Honestly, the kind of love I grew up with is one that’s distant, and one that’s not vocalised – your typical traditional Chinese family who doesn’t express love outwardly. I lived with my grandparents until I was seven, before moving back to live with my own family. The only love I came to know is that of my mother, who used to shower me with secret goodnight kisses, hold my hands, and pamper me as the baby in the family. Sadly, I only got to know that love for just about 12 years before she passed on. My father, on the other hand, only knew that to love is to provide for us financially.  

Then came ‘BGR’ (boy-girl relationships) and even then, I didn’t get a good picture of what love truly meant. It was often broken and imperfect. Perhaps our marriage vow of ‘for better, for worse, for richer, for poorer, in sickness and in health, to love and to cherish, till death us do part’ is the closest thing to God’s meaning of unconditional love. Yet even then, many fail to live that vow fully. Bless that priest, who used to say that marriage vocation is the hardest of all.

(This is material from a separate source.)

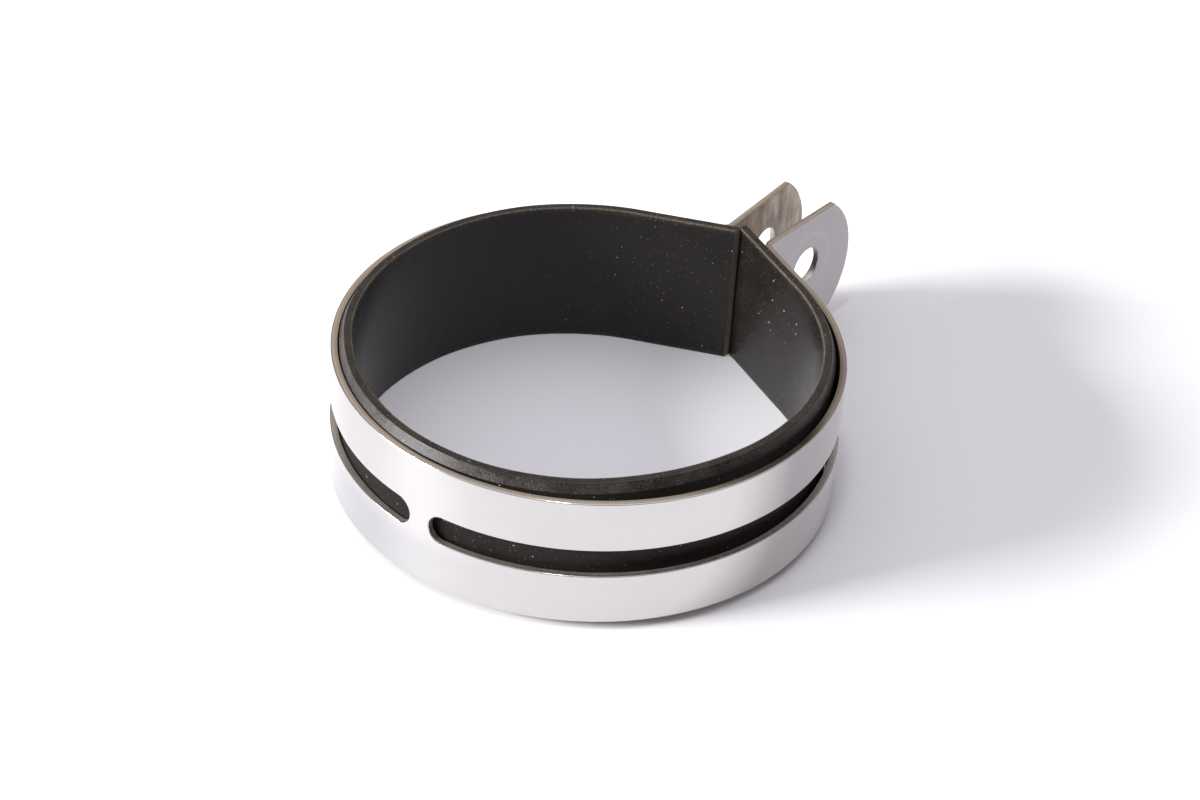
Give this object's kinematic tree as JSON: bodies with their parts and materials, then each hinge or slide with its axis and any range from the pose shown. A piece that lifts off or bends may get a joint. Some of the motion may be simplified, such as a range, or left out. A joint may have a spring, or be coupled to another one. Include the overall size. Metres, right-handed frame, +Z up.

Nobody taught me how to love unconditionally. I didn’t see it in my parents or loved ones. Until I met Jesus.

As Christians, we’ve been told that “God so loved the world that he gave his only Son, so that everyone who believes in him may not perish but may have eternal life” (John 3:16). But how many of us truly understand what that means? When Jesus begged, “My Father, if it is possible, let this cup pass from me; yet not what I want but what you want” (Matthew 26:39), his obedience is a kind of sacrificial love that is even harder for us to understand. I thought to myself, which father or parent would sacrifice his child this way? It’s definitely not the kind of love we’d approve of. Yet, this is the mystery of God’s love for all of us. He loves us so much that he would send his only son, Jesus, to suffer and die for us, so that we have the hope of returning to our eternal home.

I only came to know/experience the sacred heart of Jesus, thanks to the intervention of Mother Mary. Little did I know that my participation in ‘33 Days to Morning Glory’ – a DIY retreat in 2015 — was the start of my conversion and faith journey. I didn’t understand the readings and the retreat went on like a blur, ending with a consecration to our Lady of Fatima. Thereafter, at retreat after retreat, I started to fall deeply and madly in love with Jesus. Even though I don’t have a real relationship with Mary, I knew it was her all along. She’s always working hard behind the scenes, filling in for the maternal absence as my spiritual mother all these years.

My personal encounter and love relationship with Jesus happened during the Prayer Experience Retreat. I have since been building a relationship with him. Over the years of understudying Jesus’ ways, I slowly come to understand what God’s love is about. Why do I feel so energised talking to anyone who is remotely interested in talking about faith and Jesus? Why is it that I feel this constant desire to reach out to the elderly every time I see them struggle even a little bit? Why do I feel this compulsion to offer a smile to anyone who’s offering a service, just to let them know that they are appreciated and not forgotten? This must be love — the love that Jesus has been filling my heart with.

(Today’s OXYGEN by Cynthia Chew)

Prayer: Dear Jesus, our Lord and Saviour, whose love for us is infinite and still a mystery to many. We are so unworthy, yet you love us still. We shall love you with all our heart, with all our soul, with all our mind, and with all our strength.

Thanksgiving: Thank you, Lord, for always being slow to anger, showing kindness and mercy. Fill our hearts with your joy, peace, faithfulness and love. Amen.